In aviation circles, it is fairly common to partially quote the first line of Royal Canadian Air Force Pilot Officer John Gillespie Magee Jr.’s 1941 poem “High Flight” to capture the romantic essence of flight. Yes, those of us who have experienced the realm of flight have indeed “slipped the surly bonds of earth.” But the surreal experience of experiencing weightlessness is, if only temporarily—boundless.

Flight Plan

G-Force One has a busy schedule that includes contracted flights to conduct research in low gravity and weightless environments plus commercial flights to introduce people to a world without gravity. To book a seat, visit If you really want to lighten your wallet, G-Force One can also be chartered for private use for US$165,000 plus tax. Unless you’re flying your Gulfstream to a location for the Zero-G flight, there may also be fees to reposition G-Force One to a location of your choice. But if you want to provide your family a unique experience of a lifetime or are interested in creating an amazing work incentive or reward, the Zero-G experience is truly out of this world. And there is of course a frequent floater program.
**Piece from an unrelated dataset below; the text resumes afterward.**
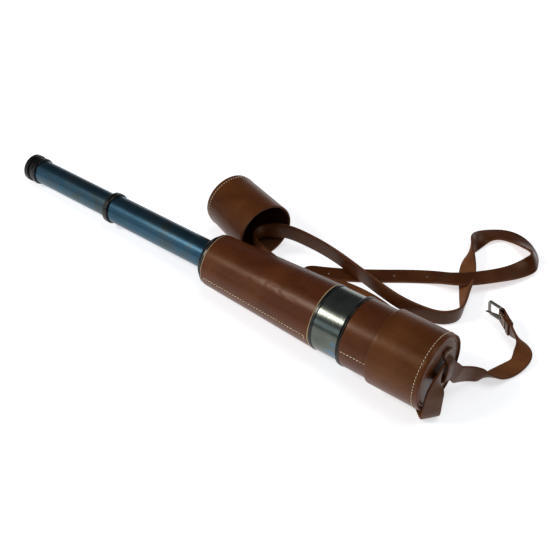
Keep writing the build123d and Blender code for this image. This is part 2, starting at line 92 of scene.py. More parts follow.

Downside Up—a NASA Tradition

During your Zero-G flight, you’ll be part of a tradition that is said to have originated with NASA astronauts. As you board the aircraft for your first flight, the name badge on your flight suit will be upside down.

Granted, in most circumstances, that may seem odd. But in a zero-gravity environment with no view of the horizon, it can sometimes be difficult to discern what is up and what is down, so an inverted name badge doesn’t really offend your sensibilities. But here’s a trick you learn quickly: If you look at the seats in the rear of the cabin and they appear to be bolted to the ceiling, you’re upside down.

Once back on the ground as your feet touch the tarmac, a brief ceremony takes place under the tail of the aircraft to flip your name badge, indicating to the world that you are now among an elite cadre of people—gravity-defiant ones.